Still waiting on any hint for why that performance loss would happen.

>> I'm not sure, but Ted appears to be saying temp file + rename (but no
>> fsync) isn't guaranteed to work either.
>
> It won't work if you get really unlucky and your system takes a power
> cut right at the wrong moment during or after the rename().  It could
> be made to work, but at a performance cost.  And the question is
> whether the performance cost is worth it.  At the end of the day it's
> all between the tradeoff between performance cost, implementation
> cost, and value to the user and the application programmer.  Which is
> why you need to articular the use case where this makes sense.
>
> It's not dpkg, and it's not file editors.  What is it, specifically?
> And why can it tolerate data loss in the case of quota overruns and
> wireless connection hits, but not in the case of system crashes?
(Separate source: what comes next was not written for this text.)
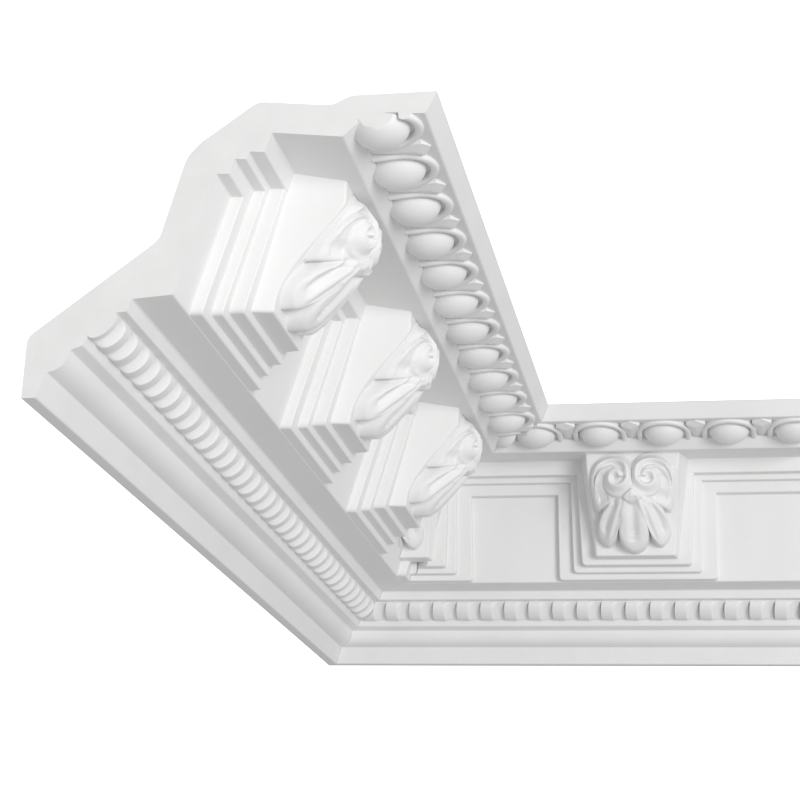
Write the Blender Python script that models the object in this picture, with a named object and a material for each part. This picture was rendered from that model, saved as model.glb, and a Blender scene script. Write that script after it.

There are two different kinds of losses here. One is losing the entire
file, the other is losing the update but still having the old file.

>> It just seems quite suboptimal. There's no need for infinite storage
>> (or an oracle) to avoid this.
>
> If you're so smart, why don't you try implementing it?  Itt's going to
> be hard for us to convince you why it's going to be non-trivial and
> have huge implementation *and* performance costs, so why don't you
> produce the patches that makes this all work?

Why is that so hard?
Should be a lot easier then me implementing a FS from scratch.